En la antítesis de Andrés Montes, encontramos al complemento perfecto para una deliciosa retransmisión: Antoni Daimiel. Este joven, con aspecto de yerno perfecto y nombre catalán, es el Deep Blue del baloncesto. Entre su prodigiosa retentiva y sus chuletas, Daimiel es capaz de almacenar anécdotas, estadísticas o jugadas históricas suficientes como para parar un tren. Este Rappel del basket, que vaticina haciendo quiromancia a una Spalding, es el típico personaje que a cualquier apasionado del baloncesto le gustaría tener en un bar como el de La Colmena. Un intelectual de la canasta que detiene el tiempo y cataliza las pasiones, igual que las típicas vecinas que se saben de carrerilla la vida y milagros del vecindario. Nadie diría que semejante Oráculo de James Naismith, se coló en el Georgia Dome para ver la final de los Juegos Olímpicos en la ciudad de la Coca-Cola y de la CNN. Todavía recuerdo vivamente la crónica que hizo el día que Jordan metió la "canasta perfecta" en las finales del 98. El Daimiel catedrático, el Daimiel de los razonamientos numéricos a la par que fríos, dejó emerger la emoción de un chico de playground. En aquella ocasión, empleó un cosmético gramatical, como con el que Cyrano rompía corazones y hacia aflorar sentimientos; unas palabras que transcendían, que transmitían sensaciones, y que me hicieron poner los pelos igual que escarpias.

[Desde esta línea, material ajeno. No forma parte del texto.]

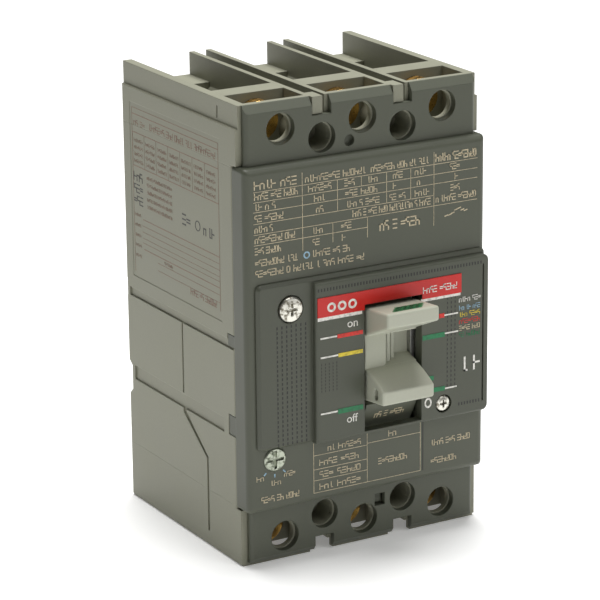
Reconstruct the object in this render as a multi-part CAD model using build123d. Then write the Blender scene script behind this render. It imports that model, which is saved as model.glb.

Aquella crónica, la de la aparente despedida de Jordan, era lo más alejado del tedio. Sencillamente genial.

Quizás a Montes le habría gustado ser Wilt Chamberlain como a Daimiel le hubiese encantado encestar triples sin fallo como Joe Paxson. En algún momento, puede que Montes se haya soñado siendo abrazado por las cheerleaders de los Lakers, como Daimiel aplaudido por sus inmaculadas estadísticas. Sin embargo, ahora, Montes sabe que su cometido está en amenizar partidos ya de por sí interesantes, es decir, de cincelar renglones nuevos en el mármol de la memoria baloncestística de todos los aficionados. Mientras que Daimiel sigue destilando la corrección y elegancia a las que nos tiene acostumbrados. Todo esto para que, quienes llegamos tarde para contemplar a Bill Russell o el Doctor J, podamos decir algún día con añoranza: "Yo vi retransmitir partidos a Montes y Daimiel".